Acquisti costosi mettono a dura prova il bilancio di un club, perché le spese di trasferimento devono essere poi ammortizzate per anni durante il rispettivo periodo contrattuale del giocatore. Tutto questo genera debiti sempre più ingestibili e con questa forbice ricavi/costi l’idea meravigliosa di molti presidenti (non tutti naturalmente) è aggiustare i bilanci con le plusvalenze derivanti dalle compravendite dei tesserati.
Ci sono certo quelle vere quando un campione esplode e c’è un’altra squadra che te lo richiede a un prezzo nettamente superiore al “cartellino”, ovvero al prezzo di carico in bilancio. È successo alla Juventus con Pogba ceduto al Manchester United nel 2016 per 105 milioni di euro con una plusvalenza pazzesca per la squadra bianconera pure al netto dei 27 milioni di euro corrisposti a Raiola, il procuratore.

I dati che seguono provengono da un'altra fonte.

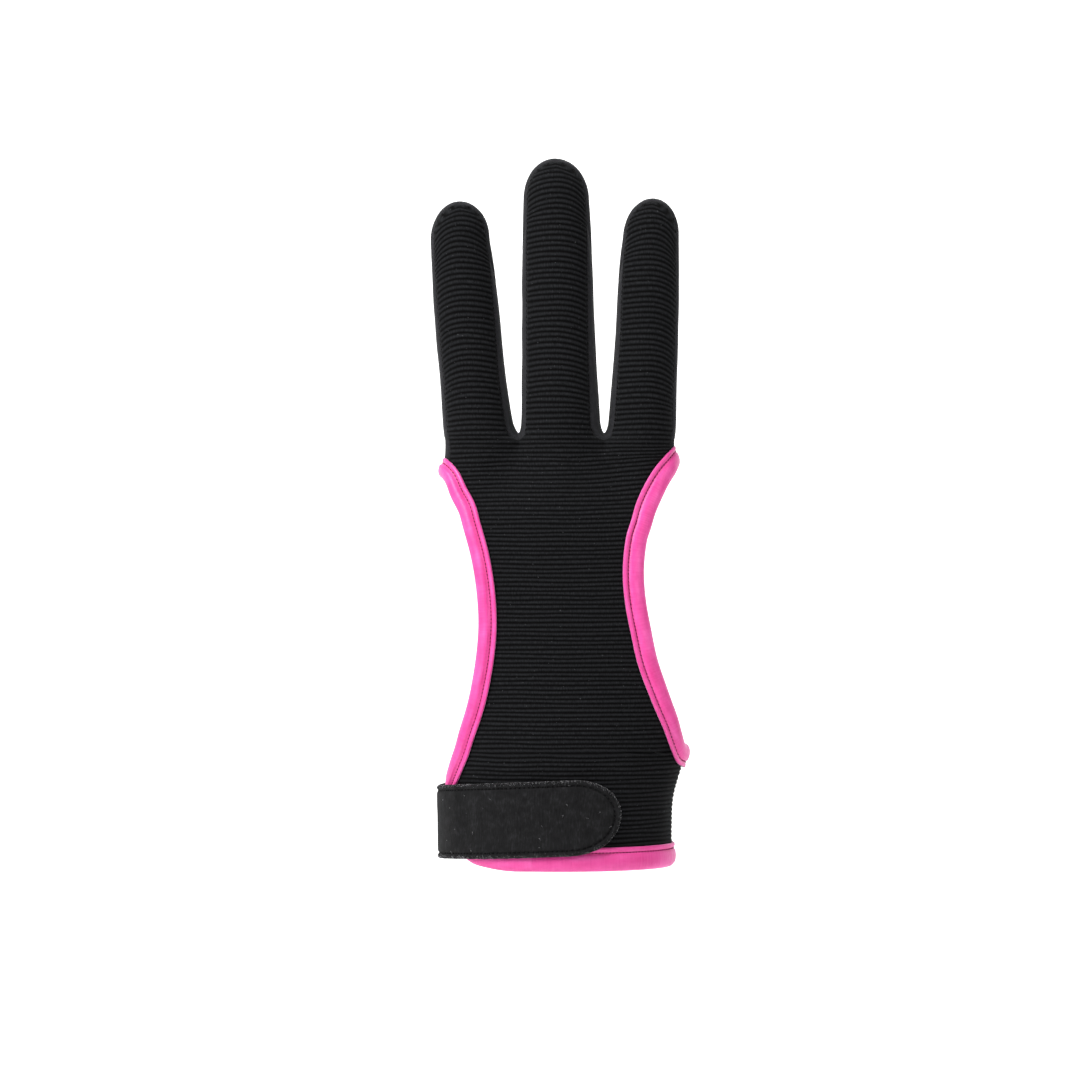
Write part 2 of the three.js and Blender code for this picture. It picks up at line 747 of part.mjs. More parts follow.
// Up the back's edge, over to the palm's and down it, then along the hem round the thumb side.
function littleStops() {
  const opening = OPENINGS.little;
  const up = edgeStops(opening, BACK);
  const over = crossStops(opening, opening.rows[opening.rows.length - 1], opening.top);
  const down = edgeStops(opening, PALM).reverse();
  const hem = [];
  const start = 180 + opening.rows[0].palm;
  const end = -opening.rows[0].back;
  const steps = Math.round((start - end) / HEM_STEP);
  for (let i = 1; i < steps; i += 1) {
    const angle = mix(start, end, i / steps);
    if (angle > 180) hem.push(stop(PALM, opening.bottom, 180 - angle));
    else hem.push(stop(BACK, opening.bottom, angle));
  }
  return [...up, ...over, ...down, ...hem].reverse();
}

const STRAP_ROWS = 4;
const STRAP_STEP = 10;
const STRAP_TIP_ROWS = [18, 36, 54, 72, 90];

// The strap, from its sewn end on the palm round the little-finger side to its round tip.
function strapSheet() {
  const sheet = new Sheet();
  const wristPerDegree = WRIST_WIDTH / 2 * radians(1);
  const tipStart = STRAP_TIP - STRAP_TIP_LENGTH / wristPerDegree;
  const steps = Math.round((tipStart - STRAP_START) / STRAP_STEP);
  const stations = [];
  for (let i = 0; i <= steps; i += 1) stations.push([mix(STRAP_START, tipStart, i / steps), 1]);
  for (const turn of STRAP_TIP_ROWS) {
    stations.push([mix(tipStart, STRAP_TIP, Math.sin(radians(turn))), Math.cos(radians(turn))]);
  }
  const columns = stations.map(([angle, share]) => {
    const rise = clamp((angle + 90) / (STRAP_TIP + 90), 0, 1);
    const centre = mix(STRAP_HEIGHT_AT_SIDE, STRAP_HEIGHT_AT_TIP, rise);
    const column = [];
    for (let i = 0; i <= STRAP_ROWS; i += 1) {
      const height = centre + STRAP_WIDTH * share * (i / STRAP_ROWS - 0.5);
      const name = share < 1e-6 ? 'tip' : `${angle} ${i}`;
      column.push(sheet.point(name, formPoint(BACK, height, angle)));
    }
    return column;
  });
  sheet.joinAll(columns);
  return sheet;
}

// The whole of a solid that a cut leaves, without loose crumbs.
function largest(solid) {
  const pieces = solid.decompose();
  return pieces.reduce((best, piece) => (piece.volume() > best.volume() ? piece : best));
}

function meshOf(name, solid, color, roughness) {
  const { vertProperties, triVerts } = solid.getMesh();
  const geometry = new THREE.BufferGeometry();
  geometry.setAttribute('position', new THREE.BufferAttribute(Float32Array.from(vertProperties), 3));
  geometry.setIndex(new THREE.BufferAttribute(Uint32Array.from(triVerts), 1));
  geometry.computeVertexNormals();
  const mesh = new THREE.Mesh(geometry, new THREE.MeshStandardMaterial({ color, roughness, metalness: 0 }));
  mesh.name = name;
  return mesh;
}

const RIB_BLACK = 0x1e1e20;
const PALM_BLACK = 0x1a1a1c;
const TAPE_PINK = 0xf050a5;
const STRAP_CHARCOAL = 0x2a2a2a;
const THUMB_STATIONS = 34;
const EDGE_STATIONS = 68;

const back = panelSheet(BACK);
const palm = panelSheet(PALM);
const strips = FORKS.map((_, number) => stripSheet(number));
const cutters = Object.values(OPENINGS).map((opening) => openingCutter(opening, 0));
const smallCutters = Object.values(OPENINGS).map((opening) => openingCutter(opening, CLEARANCE));

function cutBy(solid, tools) {
  return tools.reduce((left, tool) => left.subtract(tool), solid);
}

function panelSolid(sheet, wall, meets) {
  const whole = thicken(sheet, { outside: 0, inside: wall, inset: SEAM_GAP / 2, meets });
  return largest(cutBy(whole, cutters));
}

// A panel grown on all sides, so that what it cuts keeps clear of it.
function panelRoom(sheet, wall, meets) {
  const grown = { outside: CLEARANCE, inside: wall + CLEARANCE, inset: -CLEARANCE, meets };
  return cutBy(thicken(sheet, grown), smallCutters);
}

const backSolid = panelSolid(back, BACK_WALL, [palm, ...strips]);
const palmSolid = panelSolid(palm, PALM_WALL, [back, ...strips]);
const stripSolids = strips.map((sheet) => thicken(sheet, {
  outside: 0,
  inside: STRIP_WALL,
  inset: SEAM_GAP / 2,
  meets: [back, palm],
}));
const rooms = [panelRoom(back, BACK_WALL, [palm, ...strips]), panelRoom(palm, PALM_WALL, [back, ...strips])];

const thumbLine = tapeLine(thumbStops(), THUMB_STATIONS);
const edgeLine = tapeLine(littleStops(), EDGE_STATIONS);
const thumbSolid = largest(cutBy(tapeSolid(thumbLine, thumbTapeWidth, 0), rooms));
const edgeSolid = largest(cutBy(tapeSolid(edgeLine, edgeTapeWidth, 0), rooms));
const strapWhole = thicken(strapSheet(), { outside: STRAP_LIFT + STRAP_THICKNESS, inside: -STRAP_LIFT });
const strapSolid = largest(cutBy(strapWhole, [tapeSolid(edgeLine, edgeTapeWidth, CLEARANCE)]));

const glove = new THREE.Group();
glove.add(meshOf('back_panel', backSolid, RIB_BLACK, 0.9));
glove.add(meshOf('palm_panel', palmSolid, PALM_BLACK, 0.85));
glove.add(meshOf('fourchette_ring_middle', stripSolids[0], PALM_BLACK, 0.85));
glove.add(meshOf('fourchette_middle_index', stripSolids[1], PALM_BLACK, 0.85));
glove.add(meshOf('thumb_binding', thumbSolid, TAPE_PINK, 0.7));
glove.add(meshOf('edge_binding', edgeSolid, TAPE_PINK, 0.7));
glove.add(meshOf('wrist_strap', strapSolid, STRAP_CHARCOAL, 0.95));

export default glove;
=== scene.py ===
# %% [markdown]
# # A three-finger archery glove
# The glove covers the ring, middle and index fingers. Its back is a thick rib knit, its palm a
# smooth stretch cloth, and pink folded elastic binds the openings of the thumb and the little
# finger and the hem. A brushed strap closes it round the wrist.
#
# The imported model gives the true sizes. Each plain solid of it is replaced here by a piece that
# has the cloth's ribs, folds, stitches and fuzz, and that is shaped by the same tables.

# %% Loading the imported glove
import bisect
import math
import random

import bmesh
import bpy
from mathutils import Matrix, Vector, noise


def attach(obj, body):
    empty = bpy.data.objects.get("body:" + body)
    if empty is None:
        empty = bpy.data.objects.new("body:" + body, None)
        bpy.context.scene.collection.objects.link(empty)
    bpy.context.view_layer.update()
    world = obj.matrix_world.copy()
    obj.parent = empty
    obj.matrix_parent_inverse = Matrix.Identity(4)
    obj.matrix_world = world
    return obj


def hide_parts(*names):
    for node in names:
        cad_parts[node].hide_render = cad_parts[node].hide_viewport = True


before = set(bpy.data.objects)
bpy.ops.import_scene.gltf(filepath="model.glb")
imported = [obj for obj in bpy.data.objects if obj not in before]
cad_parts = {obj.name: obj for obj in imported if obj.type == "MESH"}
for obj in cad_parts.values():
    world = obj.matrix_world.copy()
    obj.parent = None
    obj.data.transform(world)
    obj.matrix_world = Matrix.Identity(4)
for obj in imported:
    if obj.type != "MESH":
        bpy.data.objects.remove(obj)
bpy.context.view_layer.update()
print("solids of the frame:", sorted(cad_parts))

# %% [markdown]
# ## The hand that the glove is shaped on
# Everything is worked out in millimetres, with +Z from the wrist to the fingertips, the back of
# the hand towards -Y and the thumb side towards +X. The tables hold shares of the named sizes, so
# that one size can change without the others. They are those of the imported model, because the
# cloth has to lie where the solids are.

# %% Sizes of the hand
FORK_HEIGHT = 116.8
FORK_ROUND = 2.5
FORK_DIP = 2
FORK_GAP = 1.5
WRIST_WIDTH = 60.4
WRIST_DEPTH = 42
PALM_WIDTH = 79.6
FINGER_DEPTH_SHARE = 0.93
FINGER_BEND = 3
MIDDLE_X = 0.3
MIDDLE_WIDTH = 21.8
RING_WIDTH = 19.4
INDEX_WIDTH = 18.6
BLEND_HEIGHT = 22
HEM_EDGE = 1.5
THUMB_OPENING_BOTTOM = 31
THUMB_OPENING_TOP = FORK_HEIGHT - 8.2
LITTLE_OPENING_TOP = FORK_HEIGHT - 10.6
SHAFT_BOTTOM = FORK_HEIGHT + FORK_ROUND
BODY_TOP = FORK_HEIGHT - FORK_DIP
TIP_SEAM = 63.26
SIDE_SEAM = 75
CUFF_SEAM = 104
STRIP_PALM_SEAM = 125
STRIP_END = 0.905
STRIP_CLOSES = 0.92
STRIP_NARROWS = 0.55
STRIP_RISE = 2
VALLEY = 0.36
BACK = -1
PALM = 1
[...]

Ma poi esistono certamente quelle sospette (come quelle su cui sta indagando la Procura di Torino). E che non riguardano nel mondo del calcio solo la Signora d’Italia (controllata dal gruppo Exor, ovvero Elkann Agnelli) poiché di cani da 30 milioni di euro scambiati con 2 gatti da 15 milioni di euro se ne trovano in moltissimi club. E non solo in Italia.
E questo giochino va avanti da decenni con tante authority e revisori che si sono finora sempre voltate dall’altra parte e ricordo lo scomparso avvocato Victor Uckmar (ex presidente della Covisoc che doveva essere l’organismo della Federcalcio con la funzione di controllo sui bilanci delle società) che tutte queste cose le diceva già oltre 20 anni fa.
Se si usano le plusvalenze fittizie, per esempio, scambiandosi a valori lontanissimi dalla realtà i giocatori solo per aggiustare i conti, si falsificano sostanzialmente i bilanci e questo nel mondo normale sarebbe un reato.
La pandemia ha peggiorato il quadro, ma non è certo la sola causa scatenante della crisi delle azioni Juventus o in generale dell’investire in azioni del calcio, come alcuni presidenti di club sostengono per nascondere la loro pessima gestione e chiedere aiuti o inventarsi cose creative per tappare i buchi e dare un calcio al barattolo (dalla Superlega ai fan token).
I gestori professionali nei fondi d’investimento raramente per queste ragioni puntano sulle azioni del calcio (fra questi il fondo inglese Lindsell Train che detiene il 12% del capitale della Juventus e ha anche in posizione azioni del Manchester United ma sembra deluso dell’attuale management bianconero) e non esistono quindi fondi attivi o passivi specializzati solo sulle azioni dei club calcistici.
In Francia è stato lanciato qualche tempo fa un fondo dedicato al mondo degli sport, ma il suo gestore, Arnaud Morvillez, di Uzès Sport ha spiegato che non investono su questo tipo di società perché considerate troppo rischiose come modello di business. E per questa ragione preferiscono concentrarsi, per non andare nel pallone, su società come Nike, Adidas, Shimano, Puma, Callaway Golf o simili.
Forse è meglio seguire il calcio solo la domenica quando i mercati finanziari sono chiusi e comprendere che investire nelle squadre di calcio è un rischio.